The influence of environmental conditions on the material properties of setting glass-ionomer cements.

OBJECTIVES: Aim of this study was to investigate the influence of temperature on the setting time and compressive strength of two conventional glass-ionomer cements (GIC's) and to determine the influence of storage medium, oil or water and storage time. MATERIALS AND METHODS: Two conventional GIC's, Ketac Molar (3 M-ESPE Dental Products, Seefeld, Germany) and Fuji IX Fast (GC Corp., Tokyo, Japan) were used to perform flow property tests and compression tests. Flow property measurements were performed using a displacement rheometer at six different temperatures. From the results of the rheometer tests, the working times and setting times could be determined.
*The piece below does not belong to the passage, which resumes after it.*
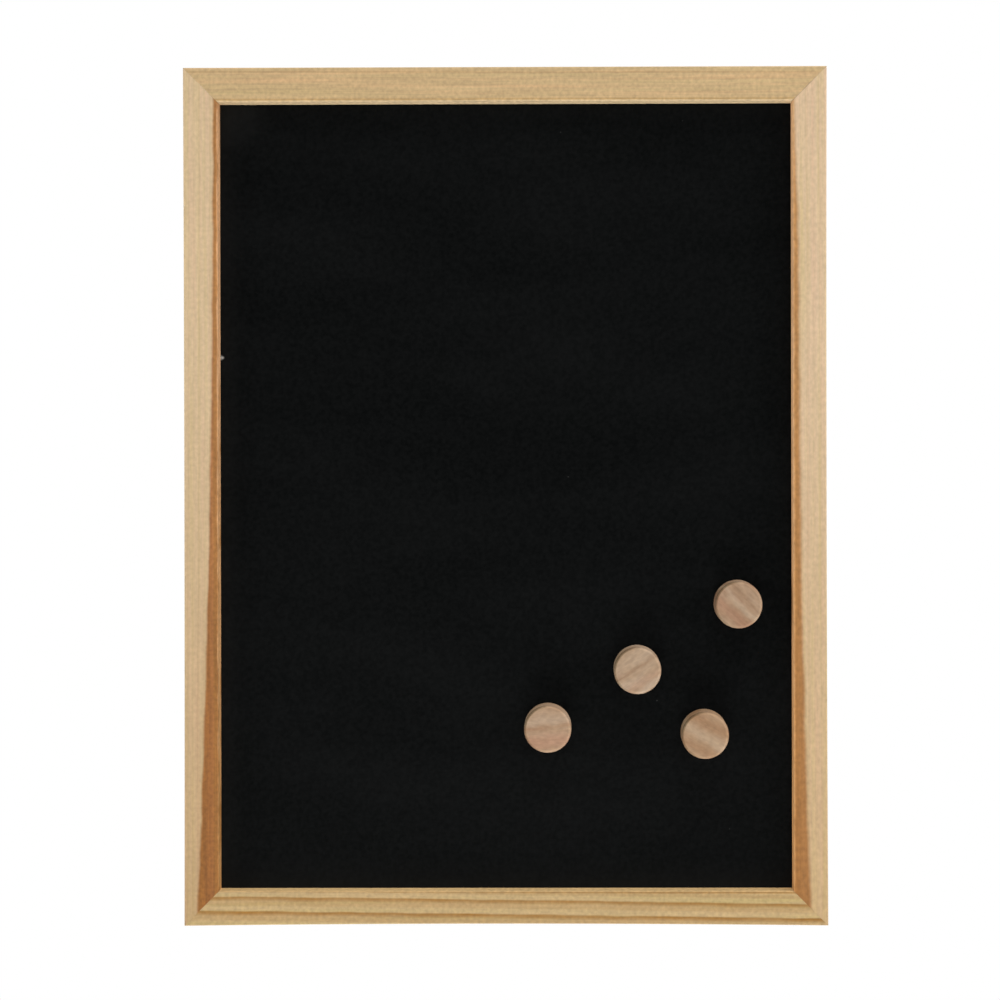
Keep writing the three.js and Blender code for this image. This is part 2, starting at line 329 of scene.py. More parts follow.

The samples for the compressive tests were stored at four different temperatures and in two different media. Testing took place at five time intervals reaching from 1 h to 3 months. RESULTS: The results of rheometer tests showed that a temperature increase speeded up the setting reaction significantly. The compressive strength results showed a jump in time as a result of the higher curing temperature but no long-term strength effect was observed. Materials curing in oil reached a significantly higher compressive strength compared to storage in water and Fuji IX Fast is significantly stronger than Ketac Molar. SIGNIFICANCE: It was concluded that a temperature between 333 and 343 K almost sets conventional GIC's on command and improves the early compressive strength.